Expired chemicals lose strength. Sometimes they even change composition.

Solution:
Ask your supplier the expiry date, batch number, and ideal storage conditions. Use FIFO (first in, first out).

8. Not Demanding Proper Documentation

A good supplier always provides:

  • SDS (Safety Data Sheet)

  • COA (Certificate of Analysis)

  • Handling instructions

  • Compatibility information

  • HS code

  • Storage guidelines

If your supplier doesn’t give you documentation, it means they don’t care about quality or compliance.

Documentation helps you:

  • Train staff

  • Store chemicals safely

  • Understand risks

  • Ensure product consistency

  • Maintain audit records

Always ask for it.

9. Not Treating Water as an Ongoing Process

Many industries think:

“We added chemicals last month.

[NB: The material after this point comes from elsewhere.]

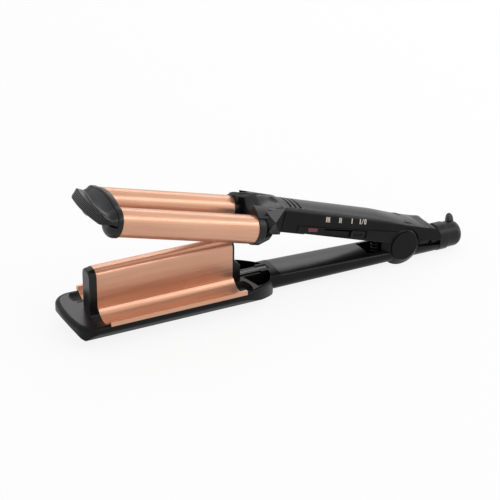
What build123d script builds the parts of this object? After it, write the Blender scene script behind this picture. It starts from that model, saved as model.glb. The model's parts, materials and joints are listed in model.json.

Everything is done.”

But water treatment is not a one-time activity.
It’s a continuous process.

  • Water quality changes

  • Seasonal variations affect mineral load

  • Production cycles change usage

  • Equipment ages over time

  • Source water sometimes fluctuates

You need ongoing monitoring and periodic adjustments.

Your supplier should act like a partner — not just a seller.

10. Working With Vendors Who Don’t Understand Your Industry

This final mistake is extremely common.

Many chemical vendors only sell products. They don’t understand:

  • Your equipment

  • Your process

  • Your raw water

  • Your industry standards

  • Your discharge norms

As a result, their chemicals solve only half the problem.

What you really need is a supplier who:

  • Gives technical advice

  • Understands water chemistry

  • Suggests exact dosages

  • Provides documentation

  • Supports you with troubleshooting

This is the reason I built Petcojas Chemicals — to give industries a reliable source for both chemicals and practical guidance.

Final Thoughts — Water Treatment Is About Prevention, Not Recovery

Most water-related problems in industry don’t happen overnight.
They build up slowly:

  • Scale starts forming

  • Corrosion begins silently

  • Microbes grow layer by layer

  • Filters clog

  • Downtime increases

By the time someone notices, the damage is already done.

A few simple steps — proper testing, correct chemicals, accurate dosage, good storage, and a knowledgeable supplier — can save lakhs of rupees every year.

Water treatment is not complicated when you follow the basics.